Vellimalai is a panchayat town in Kanniyakumari district in the Indian state of Tamil Nadu.

==Demographics==
As of 2001 India census, Vellimalai had a population of 11,758. Males constitute 50% of the population and females 50%. Vellimalai has an average literacy rate of 79%, higher than the national average of 59.5%: male literacy is 82%, and female literacy is 76%. In Vellimalai, 10% of the population is under 6 years of age.

Vellimalai is famous for the Lord Murugan Temple called as "Murugan Koil" located atop of the hill Vellimalai. It is popularly believed that Valli was born here, and raised by a tribal king to marry with Lord Murugan in a Love marriage. Nonetheless, similar story is associated with another namesake place, Vallimalai in Vellore district and Tiruttani of Tiruvallur district in the far north of Tamil Nadu.

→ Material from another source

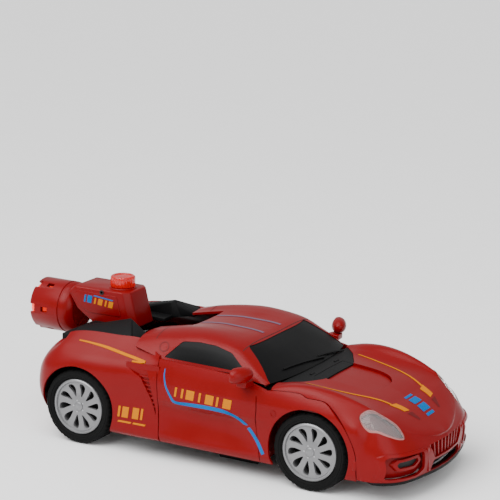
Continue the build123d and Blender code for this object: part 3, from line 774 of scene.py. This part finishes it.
plan_edge = [tuple(p) for p in spline(NOSE_PLAN, 40)]
inner_edge = [(x - 5.2, y * 0.93) for x, y in plan_edge]
splitter_left = plan_edge + inner_edge[::-1]
splitter = [prism("splitter_left", splitter_left, "z", 12.0, 13.7, "black"),
            prism("splitter_right", [(x, -y) for x, y in splitter_left], "z", 12.0, 13.7, "black")]
grille.append(prism("low_back", LOW_MOUTH, "x", 142, 146.4, "black"))
give(join("nose_grille", grille + splitter), "chest", ["front_grille"])
nose_extra += vanes

# printed marks on the hood, and a patch of painted shade for the nose dent
HOOD_STRIPE = [(72, 36.8), (88, 34.2), (104, 30.4), (123.4, 22.6)]
HOOD_FLASH = [(123.0, 24.6), (131.6, 21.4), (132.6, 15.6), (124.4, 17.6)]
NOSE_DENT_SHADE = [(133.4, 20.6), (139.6, 15.4), (139.2, 13.6), (133.8, 14.6)]
stripe_width = [0.4 + 0.55 * i / 39 for i in range(40)]
for side in (1, -1):
    line, flash, dent = [[(x, y * side) for x, y in points]
                         for points in (HOOD_STRIPE, HOOD_FLASH, NOSE_DENT_SHADE)]
    nose_extra.append(strip_along("hood_stripe", [hood_at(x, y) for x, y in spline(line, 40)],
                                  stripe_width, 0.2, "yellow"))
    nose_extra.append(patch("hood_flash", flash, hood_at, "yellow", 8, 0.2))
    # the nose dent is a flat patch of darker red: painted shade, with no dent in the sheet
    nose_extra.append(patch("nose_dent_shade", dent, hood_at, "red_shaded", 4, 0.12))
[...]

Lord Murugan Temple attracts many pilgrims from the surrounding areas. The famous festivals of the temple are "Sasti Sura Samkaram"- killing of Suran, the demon leader, by Lord Murugan and Vaikasi Visakam. From the top of the hill, the major part of the green Kanya Kumari District can be viewed, which offers a mind-blowing experience for nature lovers.